■ WHAT IS NEEDED: Transcribe, exactly as they appear, the line that contains "air_gap_shim();", the line that contains "for node in", and every line in between, and nothing else.

========================================================================

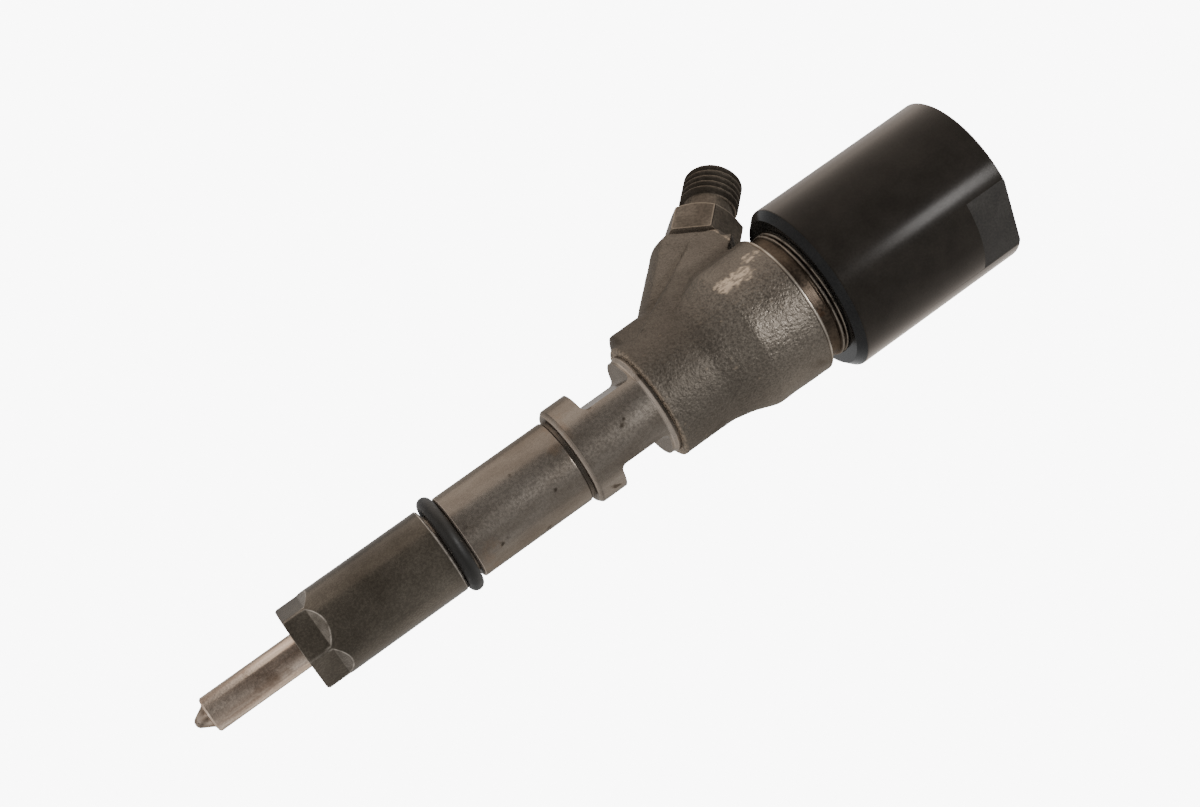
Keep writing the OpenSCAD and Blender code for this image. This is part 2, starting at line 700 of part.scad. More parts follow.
nozzle_body();
nozzle_needle();
nozzle_nut();
nozzle_dowel_pins();
spring_seat();
nozzle_spring();
spring_shim();
body_oring();
holder_body();
control_piston();
valve_seal_ring();
valve_backup_ring();
valve_body();
valve_clamp_screw();
valve_ball();
ball_guide();
lift_shim();
armature_guide();
overtravel_spring();
armature_stem();
armature_plate();
stem_clip();
air_gap_shim();
magnet_core();
coil_bobbin();
coil_winding();
armature_spring();
spring_force_shim();
magnet_housing();
magnet_oring();
coil_leads();
terminal_block();
terminal_studs();
terminal_nuts();
solenoid_cap_nut();
inlet_connector();
edge_filter();
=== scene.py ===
import math

import bmesh
import bpy
import numpy as np
from mathutils import Matrix, Vector, noise


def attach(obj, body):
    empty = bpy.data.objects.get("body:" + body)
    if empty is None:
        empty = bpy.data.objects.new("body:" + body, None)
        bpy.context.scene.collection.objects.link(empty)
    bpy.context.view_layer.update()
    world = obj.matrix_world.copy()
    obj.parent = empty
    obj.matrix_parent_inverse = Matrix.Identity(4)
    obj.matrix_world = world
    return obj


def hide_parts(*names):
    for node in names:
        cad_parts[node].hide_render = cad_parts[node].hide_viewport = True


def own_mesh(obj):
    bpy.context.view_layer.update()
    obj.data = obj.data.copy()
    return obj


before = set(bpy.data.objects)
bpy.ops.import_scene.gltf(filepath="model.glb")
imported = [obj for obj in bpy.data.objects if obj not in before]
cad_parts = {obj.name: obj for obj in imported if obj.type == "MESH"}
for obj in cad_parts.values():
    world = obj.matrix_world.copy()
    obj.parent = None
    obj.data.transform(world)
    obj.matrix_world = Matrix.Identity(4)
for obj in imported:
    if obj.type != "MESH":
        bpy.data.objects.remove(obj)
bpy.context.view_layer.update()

MM = 0.001
BODY = "injector_body"
INLET_ANGLE = math.radians(46.3)
INLET_Z = 82.9
INLET = Matrix.Translation((0, 0, INLET_Z)) @ Matrix.Rotation(INLET_ANGLE, 4, "Y")


# ---- Materials ----

# Dirt colour, which also paints shade into recesses and onto down-facing parts
DIRT_AND_SHADE = (0.012, 0.010, 0.008)
DIRT_AND_SHADE_ROUGHNESS = (0.8, 0.8, 0.8)


class Nodes:
    """A material's node tree, with short ways to add and join nodes."""

    def __init__(self, name):
        self.material = bpy.data.materials.new(name)
        self.material.use_nodes = True
        self.tree = self.material.node_tree
        self.bsdf = self.tree.nodes["Principled BSDF"]

    def add(self, kind, **values):
        node = self.tree.nodes.new(kind)
        for key, value in values.items():
            if hasattr(node, key):
                setattr(node, key, value)
            else:
                node.inputs[key.replace("_", " ")].default_value = value
        return node

    def join(self, a, b):
        self.tree.links.new(a, b)

    def position(self, stretch=(1, 1, 1), turn=(0, 0, 0)):
        coords = self.add("ShaderNodeTexCoord")
        first = self.add("ShaderNodeMapping")
        first.inputs["Rotation"].default_value = turn
        second = self.add("ShaderNodeMapping")
        second.inputs["Scale"].default_value = stretch
        self.join(coords.outputs["Object"], first.inputs["Vector"])
        self.join(first.outputs["Vector"], second.inputs["Vector"])
        return second.outputs["Vector"]

    def noise(self, at, scale, detail=4.0, rough=0.55):
        node = self.add("ShaderNodeTexNoise")
        node.inputs["Scale"].default_value = scale
        node.inputs["Detail"].default_value = detail
        node.inputs["Roughness"].default_value = rough
        self.join(at, node.inputs["Vector"])
        return node.outputs["Fac"]

    def ramp(self, value, stops):
        node = self.add("ShaderNodeValToRGB")
        elements = node.color_ramp.elements
        while len(elements) < len(stops):
            elements.new(0.5)
        for element, (place, colour) in zip(elements, stops):
            element.position = place
            if not isinstance(colour, (tuple, list)):
                colour = (colour, colour, colour)
            element.color = (*colour, 1)
        self.join(value, node.inputs["Fac"])
        return node.outputs["Color"]

    def mix(self, share, a, b, kind="MIX"):
        node = self.add("ShaderNodeMix", data_type="RGBA", blend_type=kind)
        for socket, value in zip((node.inputs[0], node.inputs[6], node.inputs[7]), (share, a, b)):
            if isinstance(value, bpy.types.NodeSocket):
                self.join(value, socket)
            elif isinstance(value, (tuple, list)):
                socket.default_value = (*value, 1)
            else:
                socket.default_value = value
        return node.outputs[2]

    def span(self, value, low, high, out_low, out_high):
        node = self.add("ShaderNodeMapRange")
        ends = {"From Min": low, "From Max": high, "To Min": out_low, "To Max": out_high}
        for key, number in ends.items():
            node.inputs[key].default_value = number
        self.join(value, node.inputs["Value"])
        return node.outputs["Result"]

    def attribute(self, name):
        return self.add("ShaderNodeAttribute", attribute_name=name).outputs["Fac"]

    def bump(self, heights):
        """Stacks (height, strength, distance in mm) into the normal."""
        last = None
        for value, strength, distance in heights:
            node = self.add("ShaderNodeBump")
            node.inputs["Strength"].default_value = strength
            node.inputs["Distance"].default_value = distance * MM
            self.join(value, node.inputs["Height"])
            if last is not None:
                self.join(last, node.inputs["Normal"])
            last = node.outputs["Normal"]
        self.join(last, self.bsdf.inputs["Normal"])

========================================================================

■ CORRECT RESULT:
air_gap_shim();
magnet_core();
coil_bobbin();
coil_winding();
armature_spring();
spring_force_shim();
magnet_housing();
magnet_oring();
coil_leads();
terminal_block();
terminal_studs();
terminal_nuts();
solenoid_cap_nut();
inlet_connector();
edge_filter();
=== scene.py ===
import math

import bmesh
import bpy
import numpy as np
from mathutils import Matrix, Vector, noise


def attach(obj, body):
    empty = bpy.data.objects.get("body:" + body)
    if empty is None:
        empty = bpy.data.objects.new("body:" + body, None)
        bpy.context.scene.collection.objects.link(empty)
    bpy.context.view_layer.update()
    world = obj.matrix_world.copy()
    obj.parent = empty
    obj.matrix_parent_inverse = Matrix.Identity(4)
    obj.matrix_world = world
    return obj


def hide_parts(*names):
    for node in names:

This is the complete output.